Propulsion Québec plaide pour l’adoption d’une politique globale
À l’approche du dépôt du budget québécois, le mémoire de Propulsion Québec souligne la bonne direction que prend le gouvernement provincial, mais rappelle l’importance de continuer à soutenir le développement ainsi que la croissance du secteur des transports électriques et intelligents.
Depuis sa création en 2017, cet organisme sectoriel — ou « grappe » dans le jargon — s’est imposé comme le porte-voix de l’industrie des transports électriques et intelligents (TEI). Ses 250 entreprises membres, qui emploient désormais plus de 9000 Québécois, ont triplé en cinq ans leur chiffre d’affaires, consolidé à 3,3 milliards de dollars.
« Nous avons connu des avancées majeures dans les dossiers de la recharge et de la filière batterie », dit Michelle Llambías Meunier, p.-d.g. de Propulsion Québec. « Les programmes en place sont tous excellents, mais il y a beaucoup d’adaptations à faire. »
Le mémoire de Propulsion Québec déplore plusieurs trous dans l’accès au capital de risque pour les entreprises, des retards dans la recharge des véhicules lourds et le manque de prévisibilité des programmes. Mais le principal — et le plus étonnant —, c’est l’absence d’une stratégie d’ensemble.
Pour une consolidation des sous-stratégies
« Tant Québec qu’Ottawa ont opté pour une approche par le bas, expliquet-elle. Ce qu’on a, c’est une stratégie par programmes et diverses stratégies ministérielles, comme le Plan vert, mais rien pour l’ensemble. »
Si les stratégies de la filière batterie et la valorisation des minéraux stratégiques sont bien installées, Michelle Llambías Meunier souligne qu’elles ne constituent qu’un aspect d’une stratégie d’ensemble des TEI. « Il n’existe pas, à l’heure actuelle, une véritable stratégie gouvernementale des TEI coordonnées qui consolident toutes les sous-stratégies en un tout cohérent. »

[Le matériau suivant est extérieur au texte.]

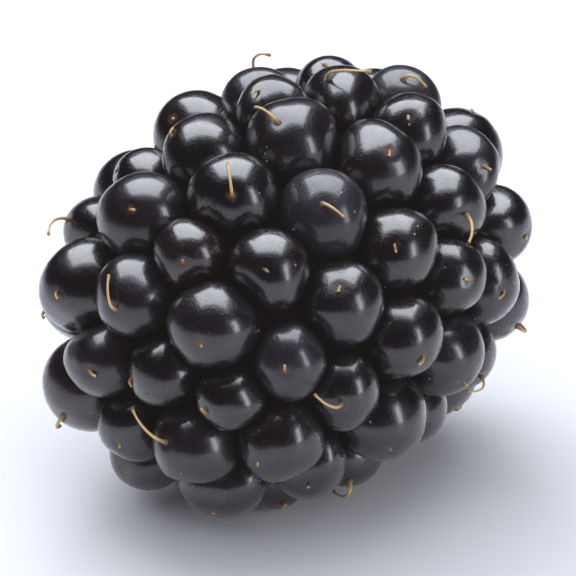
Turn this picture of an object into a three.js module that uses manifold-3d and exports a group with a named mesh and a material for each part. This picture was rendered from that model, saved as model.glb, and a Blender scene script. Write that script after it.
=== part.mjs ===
// A ripe bramble berry, picked from its stalk and lying on its side, in millimetres with +Z up.
// Its tip points along -Y and its picked end along +Y. The origin is on the surface that it lies on,
// under its middle.
//
// The drupelets are laid out along a golden-angle spiral over a blunt egg, then pushed apart until each
// has the room that its size asks for, and swell until they meet. They are joined to the flesh behind
// them, and the lowest ones are pressed flat where they carry the berry. The pale receptacle sits in a
// socket at the picked end, where the stalk came away.
import * as THREE from "three";
import { mergeVertices } from "three/addons/utils/BufferGeometryUtils.js";
import Module from "manifold-3d";

const { degToRad, lerp, clamp } = THREE.MathUtils;

// ---- The egg that the drupelets' shoulders lie on, which is round about Y ----
const eggRadius = 10.1; // at its widest ring
const tipReach = 13.35; // from the widest ring to its tip
const baseReach = 12.2; // from the widest ring to its other end
const bluntness = 0.58; // 1 gives elliptic ends, and less gives blunter ones
const tipAngle = 0.02; // the first drupelet, just off the axis
const rimAngle = degToRad(160); // the last drupelets, measured round the egg from its tip

// ---- Laying out the drupelets ----
const drupeletCount = 80;
const seed = 2408;
const goldenAngle = Math.PI * (3 - Math.sqrt(5));
const spiralHand = -1; // the way the spiral turns, 1 or -1
const sizeSpread = 0.25; // how much smaller or larger than average a drupelet may be
const wander = 0.6; // how far one may stray from the spiral, over the average spacing
const hexagonShare = Math.sqrt(3) / 2; // a drupelet's area over its spacing squared
const crowding = 1.045; // the spacing that they push for, over the average spacing
const pushes = 40;
const pushRate = 0.35;
const smallestRing = 1; // nearer the axis than this, a push turns a drupelet no faster

// ---- A drupelet ----
const shoulderHeight = 1; // from its centre out to the egg
const halfHeight = 2.3; // from its centre to its top, for one of average size
const neighbours = 6; // the nearest ones, which it swells against
const fullness = 1.04; // its half-width over its share of the way to them
const tipwardLean = degToRad(7); // it leans towards the berry's tip
const facetCover = 1.04; // its corners stand this far out, so that its faces keep the true size

// ---- Flesh and receptacle ----
const fleshDepth = 0.9; // from the egg in to the flesh between the drupelets
const fleshRings = 14;
const fleshSides = 20;
const plugRadius = 3;
const plugRootRadius = 2.2;
const plugFace = 11.8; // from the widest ring to the plug's face, along the axis
const plugDepth = 3.4;
const plugShoulder = 0.9; // the round edge of its face
const plugDome = 0.3;
const pitRadius = 0.65;
const pitDepth = 0.9;
const plugSides = 20;
const socketGap = 0.3;
const socketReach = 3; // the socket is cut this far beyond the plug's face

// ---- How the berry lies ----
const tipDip = degToRad(5.5);
const roll = degToRad(-0.8);
const widestRingAt = new THREE.Vector3(-0.05, 0.52, 10.9);
const groundBlock = 60; // the side of the block that presses the underside flat

const wasm = await Module();
wasm.setup();

// ---- The egg ----

// Its ring at an angle from the tip: the radius and the place along Y, and how fast each grows.
function eggRing(angle) {
  const reach = angle < Math.PI / 2 ? tipReach : baseReach;
  const sine = Math.sin(angle);
  return {
    radius: eggRadius * sine ** bluntness,
    along: -reach * Math.cos(angle),
    radiusGrowth: eggRadius * bluntness * sine ** (bluntness - 1) * Math.cos(angle),
    alongGrowth: reach * sine,
  };
}

// The vector with these parts outwards from the axis and along it, turned round the axis.
const turned = (out, along, turn) =>
  new THREE.Vector3(out * Math.cos(turn), along, out * Math.sin(turn));

function eggPoint({ angle, turn }) {
  const { radius, along } = eggRing(angle);
  return turned(radius, along, turn);
}

function eggNormal({ angle, turn }) {
  const { radiusGrowth, alongGrowth } = eggRing(angle);
  return turned(alongGrowth, -radiusGrowth, turn).normalize();
}

// The egg's area from its tip to each of many angles, up to the rim.
function areaTable(steps = 2000) {
  const rows = [{ angle: tipAngle, area: 0 }];
  for (let i = 1; i <= steps; i++) {
    const before = rows[i - 1];
    const angle = lerp(tipAngle, rimAngle, i / steps);
    const inner = eggRing(before.angle);
    const outer = eggRing(angle);
    const slant = Math.hypot(outer.radius - inner.radius, outer.along - inner.along);
    rows.push({ angle, area: before.area + Math.PI * slant * (outer.radius + inner.radius) });
  }
  return rows;
}

function angleAtArea(rows, area) {
  const i = Math.max(1, rows.findIndex((row) => row.area >= area));
  const share = (area - rows[i - 1].area) / (rows[i].area - rows[i - 1].area);
  return lerp(rows[i - 1].angle, rows[i].angle, share);
}

// ---- Where the drupelets grow ----

// Gives a function whose every call draws the next number from 0 to 1.
function drawsFrom(start) {
  let state = start >>> 0;
  return () => {
    state = (state + 0x6d2b79f5) >>> 0;
    let mixed = state;
    mixed = Math.imul(mixed ^ (mixed >>> 15), mixed | 1);
    mixed ^= mixed + Math.imul(mixed ^ (mixed >>> 7), mixed | 61);
    return ((mixed ^ (mixed >>> 14)) >>> 0) / 2 ** 32;
  };
}

// The spiral's places, with each drupelet's size and the little that it strays.
function spiralPlaces(rows, wholeArea, spacing) {
  const draw = drawsFrom(seed);
  const spread = () => 2 * draw() - 1;
  return Array.from({ length: drupeletCount }, (_, i) => {
    const size = 1 + sizeSpread * (draw() + draw() - 1);
    const onSpiral = angleAtArea(rows, ((i + 0.5) / drupeletCount) * wholeArea);
    const angle = clamp(onSpiral + (wander * spacing * spread()) / tipReach, tipAngle, rimAngle);
    const ring = Math.max(smallestRing, eggRadius * Math.sin(angle));
    return { size, angle, turn: spiralHand * (i * goldenAngle + (wander * spacing * spread()) / ring) };
  });
}

// Moves every place a step away from those that are nearer than their two sizes ask for.
function pushApart(places, spacing) {
  const points = places.map(eggPoint);
  const moves = points.map((point, i) => {
    const move = new THREE.Vector3();
    points.forEach((other, j) => {
      const away = point.clone().sub(other);
      const wanted = (crowding * spacing * (places[i].size + places[j].size)) / 2;
      const short = i === j ? 0 : Math.max(0, wanted - away.length());
      move.addScaledVector(away.normalize(), short * pushRate);
    });
    return move;
  });
  places.forEach((place, i) => {
    const { radius, radiusGrowth, alongGrowth } = eggRing(place.angle);
    const down = turned(radiusGrowth, alongGrowth, place.turn);
    const across = turned(radius, 0, place.turn + Math.PI / 2);
    const angle = place.angle + moves[i].dot(down) / Math.max(1, down.lengthSq());
    place.turn += moves[i].dot(across) / Math.max(smallestRing ** 2, across.lengthSq());
    place.angle = clamp(Math.abs(angle), tipAngle, rimAngle);
  });
}

// One drupelet's share of the way to its neighbours, on average over the nearest of them.
function roomOf(i, centres, places) {
  const shares = centres
    .map((other, j) => (centres[i].distanceTo(other) * places[i].size) / (places[i].size + places[j].size))
    .filter((_, j) => j !== i)
    .sort((a, b) => a - b)
    .slice(0, neighbours);
  return shares.reduce((sum, share) => sum + share, 0) / neighbours;
}

// Every drupelet: its centre, its outward direction, its half-width and its half-height.
function growDrupelets() {
  const rows = areaTable();
  const wholeArea = rows.at(-1).area;
  const spacing = Math.sqrt(wholeArea / drupeletCount / hexagonShare);
  const places = spiralPlaces(rows, wholeArea, spacing);
  for (let i = 0; i < pushes; i++) pushApart(places, spacing);
  const lean = new THREE.Vector3(0, -Math.tan(tipwardLean), 0);
  const centres = places.map((p) => eggPoint(p).addScaledVector(eggNormal(p), -shoulderHeight));
  return places.map((place, i) => ({
    centre: centres[i],
    outward: eggNormal(place).add(lean).normalize(),
    halfWidth: fullness * roomOf(i, centres, places),
    halfHeight: halfHeight * place.size,
  }));
}

// ---- Solids ----

function solidOf(geometry) {
  const bare = geometry.clone();
  bare.deleteAttribute("normal");
  bare.deleteAttribute("uv");
  const merged = mergeVertices(bare, 1e-4);
  return new wasm.Manifold(
    new wasm.Mesh({
      numProp: 3,
      vertProperties: merged.attributes.position.array,
      triVerts: new Uint32Array(merged.index.array),
    }),
  );
}

function geometryOf(solid) {
  const { vertProperties, triVerts } = solid.getMesh();
  const geometry = new THREE.BufferGeometry();
  geometry.setAttribute("position", new THREE.BufferAttribute(vertProperties, 3));
  geometry.setIndex(new THREE.BufferAttribute(triVerts, 1));
  geometry.computeVertexNormals();
  return geometry;
}

// A faceted ball, drawn out along the drupelet's outward direction.
function drupeletSolid({ centre, outward, halfWidth, halfHeight }) {
  const ball = new THREE.IcosahedronGeometry(facetCover, 1);
  const facing = new THREE.Quaternion().setFromUnitVectors(new THREE.Vector3(0, 1, 0), outward);
  const stretch = new THREE.Vector3(halfWidth, halfHeight, halfWidth);
  ball.applyMatrix4(new THREE.Matrix4().compose(centre, facing, stretch));
  return solidOf(ball);
}

// The egg drawn in by fleshDepth, closed on the axis at both ends.
function fleshSolid() {
  const profile = [];
  for (let i = 0; i <= fleshRings; i++) {
    const { radius, along } = eggRing((Math.PI * i) / fleshRings);
    const onAxis = i === 0 || i === fleshRings;
    const share = along / (along < 0 ? tipReach : baseReach);
    profile.push(new THREE.Vector2(onAxis ? 0 : radius - fleshDepth, along - fleshDepth * share));
  }
  return solidOf(new THREE.LatheGeometry(profile, fleshSides));
}

// The receptacle: a short plug with a round-edged, domed face, and a pit where the stalk's core was.
function plugGeometry() {
  const outline = new THREE.Path();
  outline.moveTo(0, plugFace - plugDepth);
  outline.lineTo(plugRootRadius, plugFace - plugDepth);
  outline.lineTo(plugRadius, plugFace - plugShoulder);
  outline.quadraticCurveTo(plugRadius, plugFace, plugRadius - plugShoulder, plugFace + plugDome);
  outline.quadraticCurveTo(pitRadius, plugFace + plugDome, pitRadius, plugFace - pitDepth);
  outline.lineTo(0, plugFace - pitDepth);
  return new THREE.LatheGeometry(outline.getPoints(3), plugSides);
}

function socketSolid() {
  const outline = new THREE.Path();
  outline.moveTo(0, plugFace - plugDepth - socketGap);
  outline.lineTo(plugRootRadius + socketGap, plugFace - plugDepth - socketGap);
  outline.lineTo(plugRadius + socketGap, plugFace - plugShoulder);
  outline.lineTo(plugRadius + socketGap, plugFace + socketReach);
  outline.lineTo(0, plugFace + socketReach);
  return solidOf(new THREE.LatheGeometry(outline.getPoints(), plugSides));
}

// ---- The berry ----

// From the egg's own place to where the berry lies.
const lie = new THREE.Matrix4().compose(
  widestRingAt,
  new THREE.Quaternion().setFromEuler(new THREE.Euler(tipDip, roll, 0)),
  new THREE.Vector3(1, 1, 1),
);

// What lies below the surface, seen from the egg's own place.
function groundSolid() {
  const block = new THREE.BoxGeometry(groundBlock, groundBlock, groundBlock);
  block.translate(0, 0, -groundBlock / 2);
  return solidOf(block.applyMatrix4(lie.clone().invert()));
}

// The drupelets and the flesh in one body. Only its outermost surface is kept, which fills any gap that
// is sealed in between them.
function drupeletsGeometry() {
  const clump = wasm.Manifold.union([fleshSolid(), ...growDrupelets().map(drupeletSolid)]);
  const cut = clump.subtract(socketSolid()).subtract(groundSolid());
  return geometryOf(cut.decompose().reduce((a, b) => (b.volume() > a.volume() ? b : a)));
}

const skin = new THREE.MeshStandardMaterial({ color: 0x120d14, roughness: 0.22, metalness: 0 });
const pith = new THREE.MeshStandardMaterial({ color: 0xd3ce9f, roughness: 0.75, metalness: 0 });

const drupelets = new THREE.Mesh(drupeletsGeometry(), skin);
drupelets.name = "drupelets";

const receptacle = new THREE.Mesh(plugGeometry(), pith);
receptacle.name = "receptacle";

const berry = new THREE.Group();
berry.add(drupelets, receptacle);
berry.applyMatrix4(lie);

export default berry;
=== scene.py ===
"""A ripe bramble berry lying on its side: drupelets, dried styles and the pale receptacle."""

import math
import random

import bpy
import numpy as np
from mathutils import Matrix, Vector


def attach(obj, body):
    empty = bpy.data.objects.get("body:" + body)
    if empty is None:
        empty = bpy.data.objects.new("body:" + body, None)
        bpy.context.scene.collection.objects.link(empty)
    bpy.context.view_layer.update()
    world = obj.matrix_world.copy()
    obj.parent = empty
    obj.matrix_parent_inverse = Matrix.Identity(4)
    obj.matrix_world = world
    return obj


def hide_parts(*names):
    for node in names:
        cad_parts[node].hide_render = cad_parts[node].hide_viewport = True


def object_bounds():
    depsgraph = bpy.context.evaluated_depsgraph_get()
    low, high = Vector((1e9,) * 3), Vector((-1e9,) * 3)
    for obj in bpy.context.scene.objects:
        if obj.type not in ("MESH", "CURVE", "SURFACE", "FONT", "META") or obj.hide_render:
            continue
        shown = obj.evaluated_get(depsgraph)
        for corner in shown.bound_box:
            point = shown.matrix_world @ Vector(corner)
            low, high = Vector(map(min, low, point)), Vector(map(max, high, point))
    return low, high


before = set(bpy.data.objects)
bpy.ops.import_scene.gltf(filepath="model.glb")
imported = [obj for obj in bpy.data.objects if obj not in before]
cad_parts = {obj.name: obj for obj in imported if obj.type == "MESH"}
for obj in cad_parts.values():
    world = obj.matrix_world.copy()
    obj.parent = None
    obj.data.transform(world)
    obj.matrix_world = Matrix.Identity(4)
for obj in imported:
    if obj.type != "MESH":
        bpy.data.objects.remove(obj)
solids_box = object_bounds()

MM = 0.001
TURN = 2 * math.pi

# ---- The egg that the drupelets' shoulders lie on, which is round about Y ----
EGG_RADIUS = 10.1 * MM
TIP_REACH = 13.35 * MM
BASE_REACH = 12.2 * MM
BLUNTNESS = 0.58  # the power of its width's curve, where 1 is an ellipse
TIP_ANGLE = 0.02  # radians from its tip, the first place for a drupelet
RIM_ANGLE = math.radians(160)  # the last place, round the receptacle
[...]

Michelle Llambías Meunier convient qu’il serait possible de continuer d’avancer en bricolant ce qui manque à mesure, comme cela se fait actuellement. « Mais ça aiderait certainement si le gouvernement faisait un effort de coordination par le haut. Sans stratégie coordonnée, on pourra peut-être atteindre nos objectifs, mais on va en échapper des bouts. »
En 2022, après de longs mois d’une importante consultation, Propulsion Québec s’est donné sa propre stratégie, la feuille de route industrielle Ambition TEI 2030. « Nous ne sommes pas un lobby. Propulsion Québec a été voulue par le gouvernement pour savoir ce qui se passe dans le secteur et voir les angles morts. Mais notre feuille de route ne remplace pas une politique gouvernementale. »
Comblement et rattrapage
Quant aux autres priorités présentées au ministre des Finances du Québec, les problèmes les plus immédiats concernent l’accès au capital et le manque de prévisibilité des programmes en place.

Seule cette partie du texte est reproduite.